Al ritorno si riprendeva subito a lavorare, non c’era tempo per raccontare le vacanze. Le famiglie benestanti possedevano il proiettore delle diapositive e invitavano gli amici a vedere quelle realizzate in vacanza e ad ascoltare il quando, il come e il perché da chi le aveva scattate. Molti trovavano una scusa per scansare quella penitenza. Poi tutto è cambiato in fretta. Il muro fra lavoro e vacanze è diventato liquido. Preso possesso della stanza d’albergo o del B&B, prima ancora di disfare le valige controlliamo se c’è il wifi per il computer da tavolo che non ci abbandona mai. Si può essere in vacanza e continuare a lavorare nello stesso tempo: cosa volete di più? Nelle nostre vite di vacanzieri sempre connessi ha fatto il suo ingresso trionfale il cellulare che ha svelato il nostro desiderio di condividere in tempo reale le nostre esperienze con parole e soprattutto immagini. Vale la pena andare in vacanza solo se nel viaggio o nel luogo di villeggiatura trovo qualcosa che vale la pena di raccontare. Per la verità tutto può diventare oggetto di narrazione: una pizza quattro stagioni, il passerotto sul davanzale, il suonatore di launeddas. La nostra preghiera del mattino è la consultazione della meteo, anche se dalla casa alla spiaggia ci sono 50 metri. Gli eventi atmosferici sono uno dei temi più ricchi di spunti. Ecco qui la foto di chicchi di grandine grossi come albicocche spedita da mio nipote. Non vedo l’ora di mostrarla ai miei vicini di sdraio allo stabilimento balneare.
Una bella tromba d’aria è una fortuna che capita a pochi, ma in futuro chissà. Un amico bloccato in autostrada da un gigantesco ingorgo, invia al mio cellulare una bella foto scattata stando in piedi sul predellino e io la diffondo in attesa che arrivi quella rubata scorrendo lentamente con la sua auto di fianco al mucchio dei rottami delle auto incidentate. Non c’è località di villeggiatura, grande o piccola, che non abbia il suo fitto calendario di eventi: musica, danza, teatro, incontri con autori. Vogliamo andare a tutti, non come semplici spettatori, ma per filmarli: una fatica bestiale.
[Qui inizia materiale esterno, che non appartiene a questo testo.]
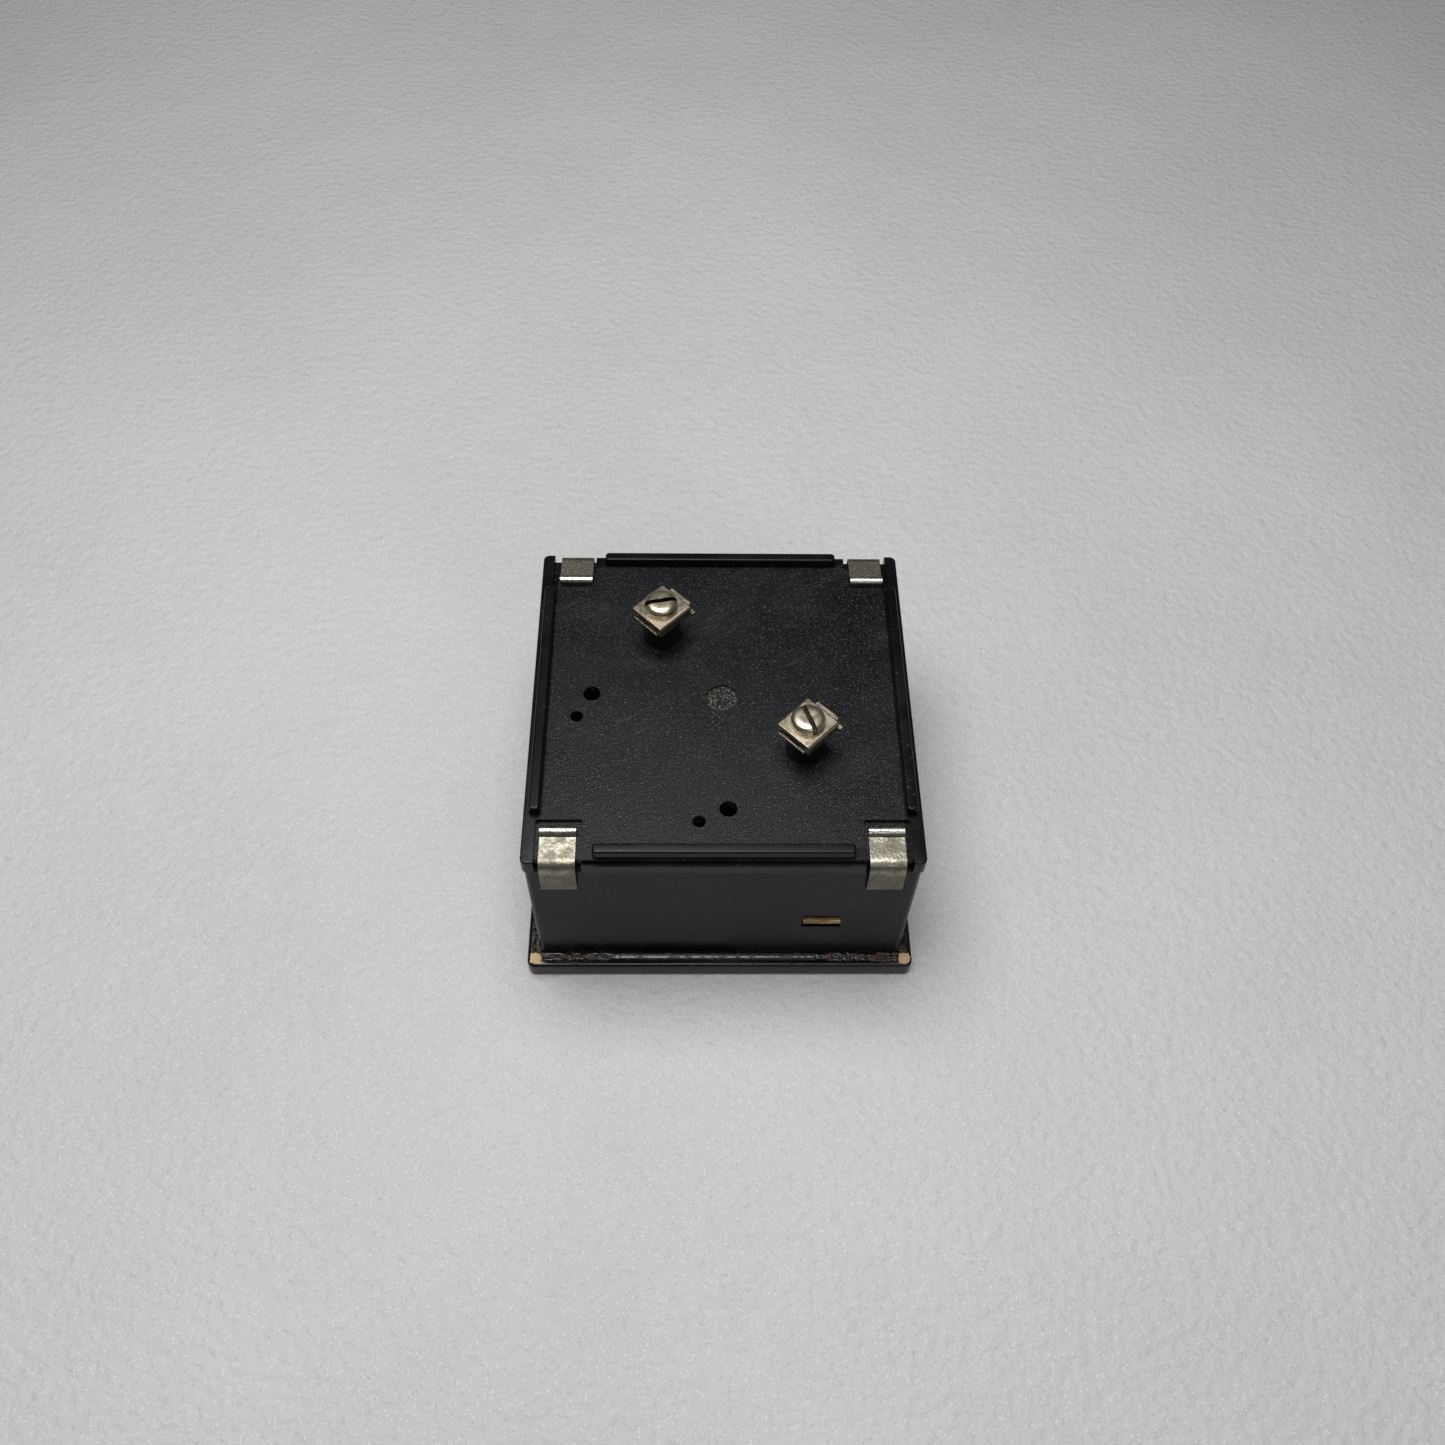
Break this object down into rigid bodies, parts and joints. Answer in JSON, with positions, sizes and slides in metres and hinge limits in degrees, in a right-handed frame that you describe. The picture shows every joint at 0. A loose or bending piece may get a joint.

Frequentiamo i corsi dove insegnano a cucinare piatti tipici. Secoli fa andavamo a leggere i menù incollati sulle vetrine dei ristoranti prima di sceglierne uno, adesso per fortuna c’è Tripadvisor. È nato il culto del Navigatore, dio vendicativo. Siamo rimasti in pochi capaci di leggere le carte stradali del Touring e le insegne con la freccia e il relativo toponimo. Di ritorno da una gita in val Maira, seduto di fianco all’autista, giunti a un bivio, faccio notare che, mentre il navigatore ordina di svoltare a destra, l’insegna ha la freccia puntata a sinistra. Vengo aspramente redarguito: se ti affidi al navigatore deve essere per sempre, non puoi entrare e uscire a piacimento dalla sua guida illuminata. Un navigatore è per sempre.